Buying Local, Saving Money

Being college students and living on a budget can really restrict the quality of produce we want to buy. As you might know, I am a huge fan of buying organic (only for certain items) and local. My family lived on a farm for most of my life, so eating local produce was part of the routine. We grew most of our fruits and vegetables in our garden, canned and froze the leftovers, and we also had chickens, pigs, and goats for our meat and dairy. Any fruits and vegetables we didn't grow we could get from our neighbors or from local produce stands. Now that I'm living in the middle of a college town, I'm finding it hard to eat the same way. Even when I do find a local 'farmers' market the food is waaaay overpriced and out of our food budget. Especially since I'm trying to feed a hungry man--I still can't believe how much a man can eat. It blows my mind, three times a day.

My reasons for buying local and *occasionally* organic are:
  1. Healthier for you body.
  2. Foods that are grown locally, and in season, are full of nutrients that your body actually needs at that time, as compared to food grown in a different state (or even country) and grown during the off-season.
  3. Encourages local farmers to continue growing produce year-after-year, which creates a more sustainable and self-reliant community.
Sounds pretty hippy, right? It also makes a lot of sense.

How can you buy local, organic produce without breaking the bank? Here are some helpful hints to help in your endeavors, and it might actually save you more money than buying from the grocery stores.

  1. If you can't decide whether or not you want to commit to organic or not, you don't have to! Some foods aren't contaminated with pesticides. Check out the list of fruits and vegetables that are most contaminated and go from there.

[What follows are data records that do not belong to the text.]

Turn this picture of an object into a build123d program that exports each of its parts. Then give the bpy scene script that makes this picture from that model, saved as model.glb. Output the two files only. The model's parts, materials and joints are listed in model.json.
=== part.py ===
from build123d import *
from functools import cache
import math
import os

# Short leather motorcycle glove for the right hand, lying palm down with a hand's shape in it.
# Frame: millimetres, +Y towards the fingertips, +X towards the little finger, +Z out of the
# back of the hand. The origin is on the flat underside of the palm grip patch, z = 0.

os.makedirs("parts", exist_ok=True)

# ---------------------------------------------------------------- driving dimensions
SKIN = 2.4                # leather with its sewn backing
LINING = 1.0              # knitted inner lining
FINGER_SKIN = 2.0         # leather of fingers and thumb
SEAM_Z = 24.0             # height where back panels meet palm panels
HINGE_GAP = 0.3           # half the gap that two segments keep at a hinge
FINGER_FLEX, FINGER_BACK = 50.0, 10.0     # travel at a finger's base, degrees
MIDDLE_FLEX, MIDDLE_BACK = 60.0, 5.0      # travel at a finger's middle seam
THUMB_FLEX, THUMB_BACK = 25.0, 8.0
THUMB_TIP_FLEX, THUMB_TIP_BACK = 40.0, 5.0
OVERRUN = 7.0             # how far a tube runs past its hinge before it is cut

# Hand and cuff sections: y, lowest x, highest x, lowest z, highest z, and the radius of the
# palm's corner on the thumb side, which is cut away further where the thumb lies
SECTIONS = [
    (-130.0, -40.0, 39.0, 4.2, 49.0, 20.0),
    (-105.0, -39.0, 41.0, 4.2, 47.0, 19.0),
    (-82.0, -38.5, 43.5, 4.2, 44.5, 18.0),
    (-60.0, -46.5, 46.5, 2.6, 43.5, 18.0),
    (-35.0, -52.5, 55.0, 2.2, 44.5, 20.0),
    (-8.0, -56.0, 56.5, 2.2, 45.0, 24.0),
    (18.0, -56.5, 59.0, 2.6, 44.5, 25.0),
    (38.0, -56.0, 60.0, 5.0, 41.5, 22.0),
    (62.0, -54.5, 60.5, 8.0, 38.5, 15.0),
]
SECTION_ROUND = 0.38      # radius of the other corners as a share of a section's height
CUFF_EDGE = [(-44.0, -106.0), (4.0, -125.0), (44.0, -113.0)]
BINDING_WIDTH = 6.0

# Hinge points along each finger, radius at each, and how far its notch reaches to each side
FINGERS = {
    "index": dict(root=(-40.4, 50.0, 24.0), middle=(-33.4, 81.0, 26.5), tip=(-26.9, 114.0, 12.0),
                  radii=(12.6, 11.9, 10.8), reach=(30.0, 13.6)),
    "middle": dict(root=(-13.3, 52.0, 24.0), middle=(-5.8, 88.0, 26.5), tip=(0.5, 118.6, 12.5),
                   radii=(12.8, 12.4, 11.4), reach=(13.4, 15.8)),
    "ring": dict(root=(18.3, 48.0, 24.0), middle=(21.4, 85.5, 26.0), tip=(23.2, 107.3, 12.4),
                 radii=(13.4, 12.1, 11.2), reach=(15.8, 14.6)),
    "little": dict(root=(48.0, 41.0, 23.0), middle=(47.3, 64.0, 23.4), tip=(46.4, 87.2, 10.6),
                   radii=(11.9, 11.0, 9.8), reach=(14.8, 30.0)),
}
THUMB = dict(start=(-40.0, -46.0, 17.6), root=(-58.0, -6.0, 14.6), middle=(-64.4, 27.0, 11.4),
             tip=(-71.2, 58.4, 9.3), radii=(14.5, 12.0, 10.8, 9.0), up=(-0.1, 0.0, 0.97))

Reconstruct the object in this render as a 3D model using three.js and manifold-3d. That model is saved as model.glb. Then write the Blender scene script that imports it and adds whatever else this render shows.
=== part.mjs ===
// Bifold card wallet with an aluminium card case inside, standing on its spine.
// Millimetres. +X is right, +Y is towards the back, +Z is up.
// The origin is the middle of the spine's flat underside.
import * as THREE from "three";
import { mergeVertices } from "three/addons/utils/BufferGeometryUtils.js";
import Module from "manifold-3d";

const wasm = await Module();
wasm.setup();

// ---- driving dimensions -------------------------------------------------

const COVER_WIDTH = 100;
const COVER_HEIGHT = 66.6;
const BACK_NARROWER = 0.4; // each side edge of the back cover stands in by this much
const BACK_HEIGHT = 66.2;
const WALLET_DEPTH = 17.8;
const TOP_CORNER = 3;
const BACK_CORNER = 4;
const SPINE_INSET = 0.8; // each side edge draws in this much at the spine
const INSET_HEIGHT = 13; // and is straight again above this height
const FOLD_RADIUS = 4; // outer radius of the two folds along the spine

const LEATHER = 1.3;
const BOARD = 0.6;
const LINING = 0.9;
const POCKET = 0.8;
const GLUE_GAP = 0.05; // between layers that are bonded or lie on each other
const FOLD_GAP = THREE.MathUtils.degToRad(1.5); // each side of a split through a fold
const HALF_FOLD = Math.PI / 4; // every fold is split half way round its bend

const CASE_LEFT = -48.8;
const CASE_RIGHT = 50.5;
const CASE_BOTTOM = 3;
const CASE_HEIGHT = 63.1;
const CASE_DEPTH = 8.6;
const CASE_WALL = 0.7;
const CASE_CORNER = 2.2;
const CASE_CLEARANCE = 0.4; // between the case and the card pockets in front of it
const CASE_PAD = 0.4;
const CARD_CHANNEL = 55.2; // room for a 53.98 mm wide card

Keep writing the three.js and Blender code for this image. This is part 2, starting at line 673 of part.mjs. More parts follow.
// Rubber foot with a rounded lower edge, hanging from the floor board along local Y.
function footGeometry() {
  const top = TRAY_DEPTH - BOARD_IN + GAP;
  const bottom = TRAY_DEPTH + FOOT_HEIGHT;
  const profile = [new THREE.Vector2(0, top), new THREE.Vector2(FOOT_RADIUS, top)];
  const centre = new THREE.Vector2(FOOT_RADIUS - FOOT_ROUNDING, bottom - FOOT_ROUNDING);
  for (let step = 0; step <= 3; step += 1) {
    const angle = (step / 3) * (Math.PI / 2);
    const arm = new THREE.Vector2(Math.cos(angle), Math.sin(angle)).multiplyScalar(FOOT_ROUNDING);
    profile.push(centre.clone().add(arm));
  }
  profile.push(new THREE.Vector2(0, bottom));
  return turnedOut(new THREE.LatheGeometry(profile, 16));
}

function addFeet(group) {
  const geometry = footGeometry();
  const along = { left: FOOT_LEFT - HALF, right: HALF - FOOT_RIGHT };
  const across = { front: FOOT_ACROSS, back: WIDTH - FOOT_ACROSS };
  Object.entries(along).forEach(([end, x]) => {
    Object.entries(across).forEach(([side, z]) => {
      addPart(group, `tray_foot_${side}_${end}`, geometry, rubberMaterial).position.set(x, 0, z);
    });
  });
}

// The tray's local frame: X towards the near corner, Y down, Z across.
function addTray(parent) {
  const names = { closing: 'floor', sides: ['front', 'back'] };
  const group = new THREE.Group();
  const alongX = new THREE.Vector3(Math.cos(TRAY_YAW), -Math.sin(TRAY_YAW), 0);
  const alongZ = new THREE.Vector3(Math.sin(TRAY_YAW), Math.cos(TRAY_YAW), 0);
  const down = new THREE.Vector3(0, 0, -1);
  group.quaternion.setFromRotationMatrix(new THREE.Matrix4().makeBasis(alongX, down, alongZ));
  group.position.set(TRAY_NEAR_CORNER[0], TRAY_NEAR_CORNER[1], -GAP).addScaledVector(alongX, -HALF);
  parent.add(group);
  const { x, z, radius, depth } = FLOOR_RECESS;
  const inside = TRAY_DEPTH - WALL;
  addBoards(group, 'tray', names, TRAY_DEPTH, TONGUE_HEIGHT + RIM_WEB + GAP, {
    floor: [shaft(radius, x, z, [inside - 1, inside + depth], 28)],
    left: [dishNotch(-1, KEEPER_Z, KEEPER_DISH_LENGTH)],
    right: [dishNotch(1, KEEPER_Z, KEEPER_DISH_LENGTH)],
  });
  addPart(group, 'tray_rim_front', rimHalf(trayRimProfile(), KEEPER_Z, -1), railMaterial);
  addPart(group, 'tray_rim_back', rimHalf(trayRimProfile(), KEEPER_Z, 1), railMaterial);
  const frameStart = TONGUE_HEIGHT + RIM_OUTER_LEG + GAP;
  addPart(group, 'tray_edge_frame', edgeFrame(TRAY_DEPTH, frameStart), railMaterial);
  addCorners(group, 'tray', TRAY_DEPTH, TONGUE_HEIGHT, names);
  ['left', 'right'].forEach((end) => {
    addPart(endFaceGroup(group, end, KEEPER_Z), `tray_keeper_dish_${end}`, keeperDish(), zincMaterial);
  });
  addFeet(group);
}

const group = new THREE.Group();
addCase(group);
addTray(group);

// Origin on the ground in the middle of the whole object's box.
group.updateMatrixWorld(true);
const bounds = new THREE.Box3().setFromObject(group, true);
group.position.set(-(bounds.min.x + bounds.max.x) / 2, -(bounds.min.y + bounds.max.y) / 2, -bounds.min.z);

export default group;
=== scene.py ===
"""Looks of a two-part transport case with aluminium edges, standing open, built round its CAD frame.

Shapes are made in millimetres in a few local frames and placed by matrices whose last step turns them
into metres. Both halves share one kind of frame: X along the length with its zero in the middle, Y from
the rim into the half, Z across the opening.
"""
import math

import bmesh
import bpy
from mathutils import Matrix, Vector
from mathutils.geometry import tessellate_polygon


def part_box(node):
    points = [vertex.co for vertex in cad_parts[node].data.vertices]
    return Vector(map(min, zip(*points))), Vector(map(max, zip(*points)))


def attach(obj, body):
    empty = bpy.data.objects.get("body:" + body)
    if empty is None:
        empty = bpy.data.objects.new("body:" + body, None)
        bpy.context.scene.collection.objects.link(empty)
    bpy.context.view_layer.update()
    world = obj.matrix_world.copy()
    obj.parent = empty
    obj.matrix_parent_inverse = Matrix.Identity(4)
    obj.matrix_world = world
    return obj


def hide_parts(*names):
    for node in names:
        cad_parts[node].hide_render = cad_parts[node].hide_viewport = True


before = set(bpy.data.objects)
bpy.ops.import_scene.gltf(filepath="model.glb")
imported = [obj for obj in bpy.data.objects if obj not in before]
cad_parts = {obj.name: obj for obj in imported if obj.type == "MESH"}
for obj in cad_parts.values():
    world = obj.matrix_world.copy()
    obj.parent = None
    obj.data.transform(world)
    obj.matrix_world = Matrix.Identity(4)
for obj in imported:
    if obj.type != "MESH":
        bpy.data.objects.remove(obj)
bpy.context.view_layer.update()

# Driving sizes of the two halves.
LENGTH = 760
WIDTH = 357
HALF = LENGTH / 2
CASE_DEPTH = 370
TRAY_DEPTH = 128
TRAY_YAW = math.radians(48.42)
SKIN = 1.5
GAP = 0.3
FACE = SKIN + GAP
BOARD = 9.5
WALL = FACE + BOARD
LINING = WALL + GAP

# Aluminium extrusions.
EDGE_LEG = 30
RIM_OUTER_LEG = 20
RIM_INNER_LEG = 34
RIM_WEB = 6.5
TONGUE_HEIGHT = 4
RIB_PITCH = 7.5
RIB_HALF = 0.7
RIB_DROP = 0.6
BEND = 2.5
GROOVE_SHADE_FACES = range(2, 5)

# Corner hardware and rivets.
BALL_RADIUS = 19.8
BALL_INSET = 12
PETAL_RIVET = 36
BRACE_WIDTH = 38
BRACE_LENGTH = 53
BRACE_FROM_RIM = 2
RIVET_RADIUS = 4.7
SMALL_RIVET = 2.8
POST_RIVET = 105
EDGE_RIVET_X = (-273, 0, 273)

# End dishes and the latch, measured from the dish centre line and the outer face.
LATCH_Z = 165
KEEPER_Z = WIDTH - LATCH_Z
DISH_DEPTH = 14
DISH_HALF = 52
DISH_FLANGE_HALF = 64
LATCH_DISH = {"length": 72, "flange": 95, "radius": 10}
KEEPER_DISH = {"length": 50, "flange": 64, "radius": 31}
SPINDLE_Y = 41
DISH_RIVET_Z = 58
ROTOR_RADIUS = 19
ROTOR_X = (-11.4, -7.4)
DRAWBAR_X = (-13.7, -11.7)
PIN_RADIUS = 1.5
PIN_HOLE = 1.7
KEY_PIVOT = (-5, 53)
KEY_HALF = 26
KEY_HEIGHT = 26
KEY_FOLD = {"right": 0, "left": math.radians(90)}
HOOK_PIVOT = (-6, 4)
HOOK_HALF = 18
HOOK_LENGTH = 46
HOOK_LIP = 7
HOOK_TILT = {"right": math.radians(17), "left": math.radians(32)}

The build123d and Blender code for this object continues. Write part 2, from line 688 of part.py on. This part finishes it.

  2. Buy in season. Although it is tempting to make homemade salsa in December, sometimes it pays to wait. Tomatoes are cheaper, tastier, and healthier when bought in season. 
  3. Shop in bulk. If you don't have room, or won't eat it before it goes bad, split it with a friend. Here are some amazing places to buy organic staples such as coconut oil, vinegar, flour, baking essentials, etc. However, it is important to compare prices, some stores have surprisingly low prices on some items, and super high prices for others.
    1. Azure Standard
    2. Zaycon Foods (Cheapest place I have found wild Alaskan salmon, $7.50 lb)
    3. Amazon (I get coconut oil and cocao powder from here, they have an amazing grocery section)
    4. Bountiful Baskets
  4. Look on Craigslist and your local classifieds. Aaron and I get our eggs from a local farmer for $2/dozen. Eggs of the same quality (free-range, organic, extra large) are around $4/dozen at the grocery store. We also get raw honey from a local bee keeper for $2.30/lb, raw honey bought in bulk is around $3/lb (and that is considered 'cheap' compared to honey sold at Costco and other stores). The nice thing about buying local is that you can talk to the farmer and you know exactly where your food is coming from and how it's produced. Not to mention it's usually cheaper than a grocery store... You can also buy grass-fed beef from craigslist and local classifieds. My parents bought a quarter of a cow for $2/lb. This included sirloin steak, ground beef, and roasts. You can rarely find cheap hamburger from Wal-Mart for $2/lb. Go on an adventure and see what kind of produce you can find in your local classifieds. I've found everything from pumpkins, eggs, beef, chicken, and heirloom tomatoes.
  5. Check out "pick yourself" orchards and berry fields. You can usually find a plethora on the internet, and it will save you a lot of $$$. Last fall, Aaron and I took a couple of hours and picked 16 lbs of berries and paid $35. It sounds like a lot, but it's still cheaper than buying from grocery stores, or even bulk. 
  6. Another way to eat organic for super cheap is to make your own food. I make my own bread, and have found that it saves us LOADS of money each month. At Costco (which is the cheapest place to buy bread) it is $2.33 a loaf. Aaron and I calculated that each loaf of homemade bread only costs (drumroll)... $0.45! We eat about 2 loaves a week, so all in all we save a little more than $15 a month, just on bread. 
That's all I have for now. I hope you have learned something new and have some new resources to use in your food purchasing.


  1. Fabulous article! I LOVE buying organic, but it is very costly. I would never have thought to look on craigslist!

    1. Thanks Jennie! Craigslist is the bomb, we find all kinds of things on there.